◆ **Exercise description**: Lift out all lines below that contain "pose".

[Records]
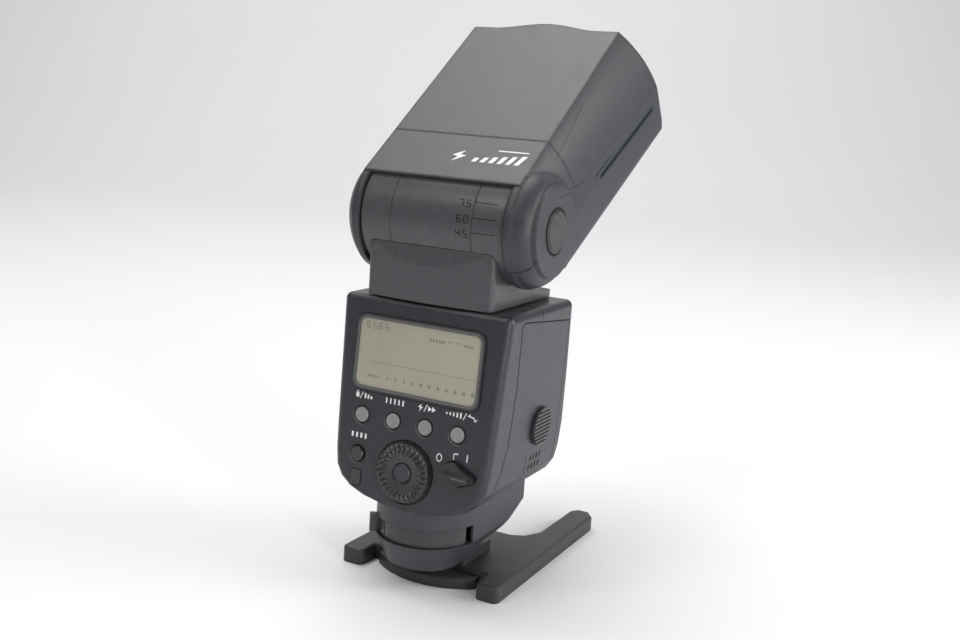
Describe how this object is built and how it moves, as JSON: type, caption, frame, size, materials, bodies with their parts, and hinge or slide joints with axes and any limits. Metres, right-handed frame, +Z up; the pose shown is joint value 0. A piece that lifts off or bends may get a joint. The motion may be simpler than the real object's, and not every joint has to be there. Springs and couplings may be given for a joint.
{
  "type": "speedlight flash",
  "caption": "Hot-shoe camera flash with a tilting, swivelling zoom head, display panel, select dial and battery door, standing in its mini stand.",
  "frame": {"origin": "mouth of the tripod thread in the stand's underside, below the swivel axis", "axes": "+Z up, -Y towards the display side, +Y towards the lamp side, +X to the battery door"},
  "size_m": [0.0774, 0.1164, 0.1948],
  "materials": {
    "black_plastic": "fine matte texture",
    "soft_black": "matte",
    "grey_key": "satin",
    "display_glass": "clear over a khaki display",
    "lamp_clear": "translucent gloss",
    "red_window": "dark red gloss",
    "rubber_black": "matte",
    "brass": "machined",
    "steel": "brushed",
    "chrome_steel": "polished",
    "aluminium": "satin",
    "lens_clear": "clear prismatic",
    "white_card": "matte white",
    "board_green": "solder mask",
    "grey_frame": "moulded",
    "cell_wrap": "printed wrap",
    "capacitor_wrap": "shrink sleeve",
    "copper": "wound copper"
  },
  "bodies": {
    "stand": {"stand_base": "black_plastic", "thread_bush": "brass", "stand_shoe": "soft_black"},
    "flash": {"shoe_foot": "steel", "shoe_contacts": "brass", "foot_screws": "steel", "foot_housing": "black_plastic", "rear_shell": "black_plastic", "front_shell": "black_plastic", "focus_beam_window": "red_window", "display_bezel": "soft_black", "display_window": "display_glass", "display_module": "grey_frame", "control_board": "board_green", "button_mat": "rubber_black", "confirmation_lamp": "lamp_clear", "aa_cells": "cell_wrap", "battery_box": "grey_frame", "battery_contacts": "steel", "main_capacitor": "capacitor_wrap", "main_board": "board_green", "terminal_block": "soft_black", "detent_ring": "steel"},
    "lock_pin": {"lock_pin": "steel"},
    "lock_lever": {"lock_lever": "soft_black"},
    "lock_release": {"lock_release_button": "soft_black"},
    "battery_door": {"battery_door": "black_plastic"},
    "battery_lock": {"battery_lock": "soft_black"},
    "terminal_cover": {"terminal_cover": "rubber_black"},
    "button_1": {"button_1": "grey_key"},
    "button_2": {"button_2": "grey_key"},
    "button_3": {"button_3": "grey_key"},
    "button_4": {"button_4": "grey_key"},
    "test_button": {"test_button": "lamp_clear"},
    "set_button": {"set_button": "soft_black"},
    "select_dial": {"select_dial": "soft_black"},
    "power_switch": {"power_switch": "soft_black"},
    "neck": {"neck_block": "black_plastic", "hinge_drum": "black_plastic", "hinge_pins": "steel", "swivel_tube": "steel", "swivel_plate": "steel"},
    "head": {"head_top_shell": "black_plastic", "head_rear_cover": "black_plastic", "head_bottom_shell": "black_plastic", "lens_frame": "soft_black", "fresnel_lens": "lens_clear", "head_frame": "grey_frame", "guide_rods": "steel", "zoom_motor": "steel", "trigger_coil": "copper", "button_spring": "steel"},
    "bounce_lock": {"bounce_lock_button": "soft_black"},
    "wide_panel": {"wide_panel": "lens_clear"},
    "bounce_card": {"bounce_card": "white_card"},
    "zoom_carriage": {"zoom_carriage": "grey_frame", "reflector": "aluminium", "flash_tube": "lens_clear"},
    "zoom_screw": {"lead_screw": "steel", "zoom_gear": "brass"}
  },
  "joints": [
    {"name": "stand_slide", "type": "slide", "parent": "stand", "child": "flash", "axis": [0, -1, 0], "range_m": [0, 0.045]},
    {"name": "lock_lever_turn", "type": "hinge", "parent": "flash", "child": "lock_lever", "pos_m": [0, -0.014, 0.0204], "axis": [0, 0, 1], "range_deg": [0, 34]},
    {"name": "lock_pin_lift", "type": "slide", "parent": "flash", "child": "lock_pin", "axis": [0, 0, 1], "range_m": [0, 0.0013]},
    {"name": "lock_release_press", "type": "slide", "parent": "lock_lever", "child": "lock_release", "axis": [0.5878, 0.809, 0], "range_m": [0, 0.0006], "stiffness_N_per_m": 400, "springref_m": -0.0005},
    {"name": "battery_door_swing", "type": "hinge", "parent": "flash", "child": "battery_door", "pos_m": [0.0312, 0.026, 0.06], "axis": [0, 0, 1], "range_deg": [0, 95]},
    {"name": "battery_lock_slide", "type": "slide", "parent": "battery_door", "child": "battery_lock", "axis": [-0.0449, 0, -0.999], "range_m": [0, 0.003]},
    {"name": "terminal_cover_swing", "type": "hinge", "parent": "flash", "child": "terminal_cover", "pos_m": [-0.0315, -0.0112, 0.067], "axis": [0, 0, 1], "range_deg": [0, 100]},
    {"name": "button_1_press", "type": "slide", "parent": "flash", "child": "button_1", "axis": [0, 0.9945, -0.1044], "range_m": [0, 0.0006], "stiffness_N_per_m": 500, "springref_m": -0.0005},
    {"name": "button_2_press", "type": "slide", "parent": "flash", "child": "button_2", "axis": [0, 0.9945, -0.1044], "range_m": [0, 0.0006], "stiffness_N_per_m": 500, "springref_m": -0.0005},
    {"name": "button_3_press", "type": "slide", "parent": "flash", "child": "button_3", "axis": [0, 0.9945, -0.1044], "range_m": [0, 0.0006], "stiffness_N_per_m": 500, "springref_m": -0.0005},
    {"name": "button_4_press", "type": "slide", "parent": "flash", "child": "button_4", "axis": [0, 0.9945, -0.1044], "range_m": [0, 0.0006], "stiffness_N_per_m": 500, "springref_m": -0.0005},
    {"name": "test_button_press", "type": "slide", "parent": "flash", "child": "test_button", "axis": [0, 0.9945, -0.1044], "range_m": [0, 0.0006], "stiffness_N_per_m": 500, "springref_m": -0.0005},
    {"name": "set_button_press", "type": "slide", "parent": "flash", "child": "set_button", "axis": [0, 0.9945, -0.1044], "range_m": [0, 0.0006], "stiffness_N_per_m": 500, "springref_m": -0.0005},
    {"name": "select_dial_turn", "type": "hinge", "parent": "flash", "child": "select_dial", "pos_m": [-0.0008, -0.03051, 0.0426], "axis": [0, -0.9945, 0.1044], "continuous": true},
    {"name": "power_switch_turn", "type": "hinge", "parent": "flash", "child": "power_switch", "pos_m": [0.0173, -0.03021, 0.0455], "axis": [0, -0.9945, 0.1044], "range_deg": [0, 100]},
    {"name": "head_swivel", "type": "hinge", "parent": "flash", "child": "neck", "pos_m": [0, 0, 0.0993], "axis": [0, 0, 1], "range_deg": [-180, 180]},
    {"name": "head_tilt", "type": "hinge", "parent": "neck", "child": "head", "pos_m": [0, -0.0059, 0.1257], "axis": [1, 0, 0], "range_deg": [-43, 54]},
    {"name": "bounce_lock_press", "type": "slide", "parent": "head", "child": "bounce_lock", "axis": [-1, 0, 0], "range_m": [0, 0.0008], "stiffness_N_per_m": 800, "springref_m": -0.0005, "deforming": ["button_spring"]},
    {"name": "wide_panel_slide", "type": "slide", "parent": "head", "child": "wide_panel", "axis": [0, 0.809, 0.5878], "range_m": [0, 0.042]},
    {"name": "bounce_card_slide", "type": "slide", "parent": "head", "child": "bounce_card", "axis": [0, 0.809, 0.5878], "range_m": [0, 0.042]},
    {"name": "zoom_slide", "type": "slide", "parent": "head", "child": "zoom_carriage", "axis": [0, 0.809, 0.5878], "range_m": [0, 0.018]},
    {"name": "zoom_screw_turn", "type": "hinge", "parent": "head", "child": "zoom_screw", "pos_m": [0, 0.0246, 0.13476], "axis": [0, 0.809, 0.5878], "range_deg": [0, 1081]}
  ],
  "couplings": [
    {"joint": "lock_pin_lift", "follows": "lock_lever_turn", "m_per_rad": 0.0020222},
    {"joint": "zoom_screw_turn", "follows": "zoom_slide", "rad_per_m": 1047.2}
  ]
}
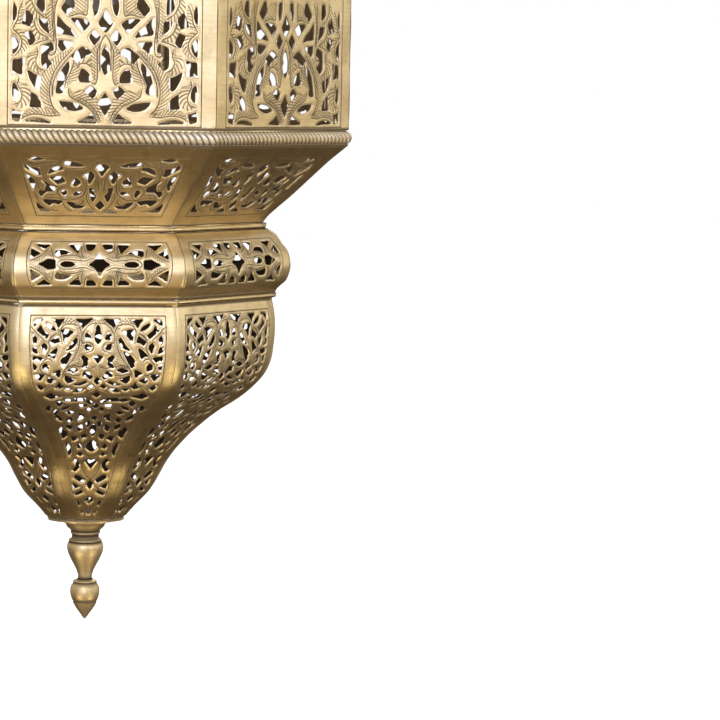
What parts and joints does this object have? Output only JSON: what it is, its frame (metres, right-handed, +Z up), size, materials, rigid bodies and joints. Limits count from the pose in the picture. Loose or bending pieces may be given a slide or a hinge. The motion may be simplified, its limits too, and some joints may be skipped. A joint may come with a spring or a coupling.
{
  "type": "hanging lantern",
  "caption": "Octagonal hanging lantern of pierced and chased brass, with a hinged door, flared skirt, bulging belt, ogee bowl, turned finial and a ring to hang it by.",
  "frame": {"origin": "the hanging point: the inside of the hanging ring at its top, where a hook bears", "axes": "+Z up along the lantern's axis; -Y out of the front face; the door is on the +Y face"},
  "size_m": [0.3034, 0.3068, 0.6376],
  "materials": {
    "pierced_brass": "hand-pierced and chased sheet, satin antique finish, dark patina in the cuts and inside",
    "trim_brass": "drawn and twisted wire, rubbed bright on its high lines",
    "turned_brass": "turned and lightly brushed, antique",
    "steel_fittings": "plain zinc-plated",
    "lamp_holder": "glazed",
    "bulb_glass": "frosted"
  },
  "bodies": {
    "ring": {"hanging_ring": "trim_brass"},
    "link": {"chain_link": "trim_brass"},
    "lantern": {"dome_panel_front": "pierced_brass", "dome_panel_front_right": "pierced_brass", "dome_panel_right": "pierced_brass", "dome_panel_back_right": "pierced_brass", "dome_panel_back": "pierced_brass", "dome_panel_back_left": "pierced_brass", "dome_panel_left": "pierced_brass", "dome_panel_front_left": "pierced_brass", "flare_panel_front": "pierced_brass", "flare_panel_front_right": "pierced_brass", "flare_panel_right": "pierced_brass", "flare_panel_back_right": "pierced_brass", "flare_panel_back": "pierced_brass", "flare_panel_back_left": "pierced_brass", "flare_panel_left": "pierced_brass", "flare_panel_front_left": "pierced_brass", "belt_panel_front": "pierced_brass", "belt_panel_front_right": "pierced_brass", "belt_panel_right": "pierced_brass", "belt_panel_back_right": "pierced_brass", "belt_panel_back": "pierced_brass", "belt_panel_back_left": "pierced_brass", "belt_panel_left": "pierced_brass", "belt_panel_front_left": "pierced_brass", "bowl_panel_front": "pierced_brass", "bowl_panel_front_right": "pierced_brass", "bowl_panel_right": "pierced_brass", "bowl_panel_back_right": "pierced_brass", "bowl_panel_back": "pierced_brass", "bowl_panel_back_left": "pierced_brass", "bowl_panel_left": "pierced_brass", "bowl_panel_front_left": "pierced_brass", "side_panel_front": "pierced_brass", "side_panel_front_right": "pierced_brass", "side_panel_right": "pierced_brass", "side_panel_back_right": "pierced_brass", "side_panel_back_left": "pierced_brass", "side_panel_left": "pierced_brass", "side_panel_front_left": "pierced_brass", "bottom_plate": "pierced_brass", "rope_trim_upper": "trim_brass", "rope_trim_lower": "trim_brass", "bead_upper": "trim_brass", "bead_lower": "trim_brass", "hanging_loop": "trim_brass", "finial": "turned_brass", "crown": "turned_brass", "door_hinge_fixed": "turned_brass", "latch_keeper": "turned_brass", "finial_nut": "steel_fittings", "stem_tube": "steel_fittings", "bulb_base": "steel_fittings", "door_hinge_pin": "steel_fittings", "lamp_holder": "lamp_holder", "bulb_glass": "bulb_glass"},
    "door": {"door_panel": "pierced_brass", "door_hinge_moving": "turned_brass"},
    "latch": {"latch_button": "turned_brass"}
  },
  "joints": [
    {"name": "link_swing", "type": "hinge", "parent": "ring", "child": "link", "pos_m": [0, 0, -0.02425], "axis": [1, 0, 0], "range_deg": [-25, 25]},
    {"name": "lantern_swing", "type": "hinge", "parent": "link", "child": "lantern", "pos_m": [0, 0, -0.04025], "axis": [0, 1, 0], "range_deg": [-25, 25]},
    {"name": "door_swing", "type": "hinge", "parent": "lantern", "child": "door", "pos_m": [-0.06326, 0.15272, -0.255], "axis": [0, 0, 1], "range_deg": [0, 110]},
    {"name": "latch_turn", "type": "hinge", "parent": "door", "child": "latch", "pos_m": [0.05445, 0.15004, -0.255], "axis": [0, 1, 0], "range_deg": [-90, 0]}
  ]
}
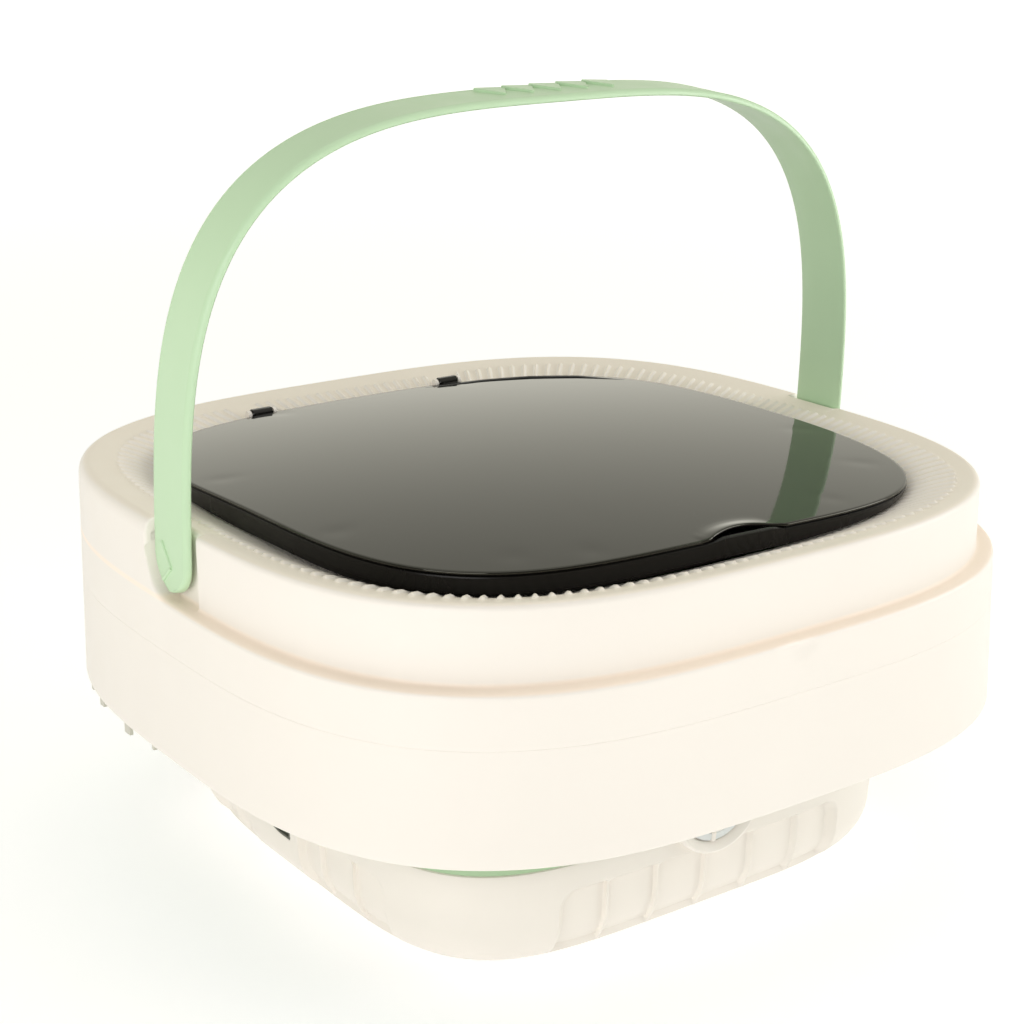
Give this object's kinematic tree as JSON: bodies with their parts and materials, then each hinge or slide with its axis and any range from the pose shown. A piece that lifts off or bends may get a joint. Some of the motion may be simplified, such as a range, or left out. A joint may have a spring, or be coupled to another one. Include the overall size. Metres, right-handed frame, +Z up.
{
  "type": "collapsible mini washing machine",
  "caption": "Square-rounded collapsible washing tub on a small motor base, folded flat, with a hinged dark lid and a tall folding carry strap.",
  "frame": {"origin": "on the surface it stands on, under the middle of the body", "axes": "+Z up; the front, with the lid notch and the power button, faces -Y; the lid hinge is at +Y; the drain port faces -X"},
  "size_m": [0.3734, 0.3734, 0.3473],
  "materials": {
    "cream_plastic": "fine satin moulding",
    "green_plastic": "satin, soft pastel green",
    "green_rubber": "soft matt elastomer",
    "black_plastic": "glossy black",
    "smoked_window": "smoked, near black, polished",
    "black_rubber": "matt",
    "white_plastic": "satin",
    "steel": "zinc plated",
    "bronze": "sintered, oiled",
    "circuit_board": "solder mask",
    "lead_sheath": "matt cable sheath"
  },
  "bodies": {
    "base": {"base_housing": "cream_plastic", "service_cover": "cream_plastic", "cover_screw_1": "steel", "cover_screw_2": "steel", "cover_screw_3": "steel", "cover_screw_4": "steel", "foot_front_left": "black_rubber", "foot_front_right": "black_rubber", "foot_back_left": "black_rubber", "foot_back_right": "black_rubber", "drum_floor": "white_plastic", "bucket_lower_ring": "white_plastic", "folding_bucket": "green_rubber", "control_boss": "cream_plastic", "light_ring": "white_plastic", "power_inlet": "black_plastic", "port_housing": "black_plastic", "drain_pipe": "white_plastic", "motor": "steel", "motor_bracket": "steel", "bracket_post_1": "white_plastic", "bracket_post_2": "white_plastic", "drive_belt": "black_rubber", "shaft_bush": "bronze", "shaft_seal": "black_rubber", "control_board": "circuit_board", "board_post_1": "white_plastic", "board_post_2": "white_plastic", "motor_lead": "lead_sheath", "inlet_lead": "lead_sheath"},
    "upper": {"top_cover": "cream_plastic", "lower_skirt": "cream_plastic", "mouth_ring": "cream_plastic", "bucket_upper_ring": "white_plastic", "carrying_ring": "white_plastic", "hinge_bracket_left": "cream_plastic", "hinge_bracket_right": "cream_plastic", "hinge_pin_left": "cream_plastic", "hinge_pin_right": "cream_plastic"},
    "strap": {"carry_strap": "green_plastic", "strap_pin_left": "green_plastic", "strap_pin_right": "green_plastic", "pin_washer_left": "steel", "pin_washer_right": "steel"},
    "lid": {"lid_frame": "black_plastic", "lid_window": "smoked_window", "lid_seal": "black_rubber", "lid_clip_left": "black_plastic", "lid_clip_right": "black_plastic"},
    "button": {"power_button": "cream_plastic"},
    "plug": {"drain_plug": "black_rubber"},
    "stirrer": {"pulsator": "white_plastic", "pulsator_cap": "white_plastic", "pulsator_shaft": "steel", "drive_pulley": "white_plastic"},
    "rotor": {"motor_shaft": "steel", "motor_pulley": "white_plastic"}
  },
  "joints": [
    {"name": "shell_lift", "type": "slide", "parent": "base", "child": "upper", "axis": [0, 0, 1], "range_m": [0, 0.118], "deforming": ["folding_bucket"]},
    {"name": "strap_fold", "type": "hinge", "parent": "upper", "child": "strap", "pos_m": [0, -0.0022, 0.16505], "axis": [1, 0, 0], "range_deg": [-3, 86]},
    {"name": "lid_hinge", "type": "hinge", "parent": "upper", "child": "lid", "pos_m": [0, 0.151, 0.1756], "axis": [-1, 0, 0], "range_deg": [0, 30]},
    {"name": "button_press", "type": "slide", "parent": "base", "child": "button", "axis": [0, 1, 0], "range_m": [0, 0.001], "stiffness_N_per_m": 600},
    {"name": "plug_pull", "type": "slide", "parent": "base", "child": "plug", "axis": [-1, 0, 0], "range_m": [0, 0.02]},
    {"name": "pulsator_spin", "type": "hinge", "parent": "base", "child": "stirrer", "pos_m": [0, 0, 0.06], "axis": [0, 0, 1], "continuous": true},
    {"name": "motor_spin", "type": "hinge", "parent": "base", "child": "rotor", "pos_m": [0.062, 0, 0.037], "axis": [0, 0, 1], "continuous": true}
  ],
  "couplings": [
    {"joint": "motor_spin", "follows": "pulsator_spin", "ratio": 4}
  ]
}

◆ **Exercise result**:
Describe how this object is built and how it moves, as JSON: type, caption, frame, size, materials, bodies with their parts, and hinge or slide joints with axes and any limits. Metres, right-handed frame, +Z up; the pose shown is joint value 0. A piece that lifts off or bends may get a joint. The motion may be simpler than the real object's, and not every joint has to be there. Springs and couplings may be given for a joint.
What parts and joints does this object have? Output only JSON: what it is, its frame (metres, right-handed, +Z up), size, materials, rigid bodies and joints. Limits count from the pose in the picture. Loose or bending pieces may be given a slide or a hinge. The motion may be simplified, its limits too, and some joints may be skipped. A joint may come with a spring or a coupling.
Give this object's kinematic tree as JSON: bodies with their parts and materials, then each hinge or slide with its axis and any range from the pose shown. A piece that lifts off or bends may get a joint. Some of the motion may be simplified, such as a range, or left out. A joint may have a spring, or be coupled to another one. Include the overall size. Metres, right-handed frame, +Z up.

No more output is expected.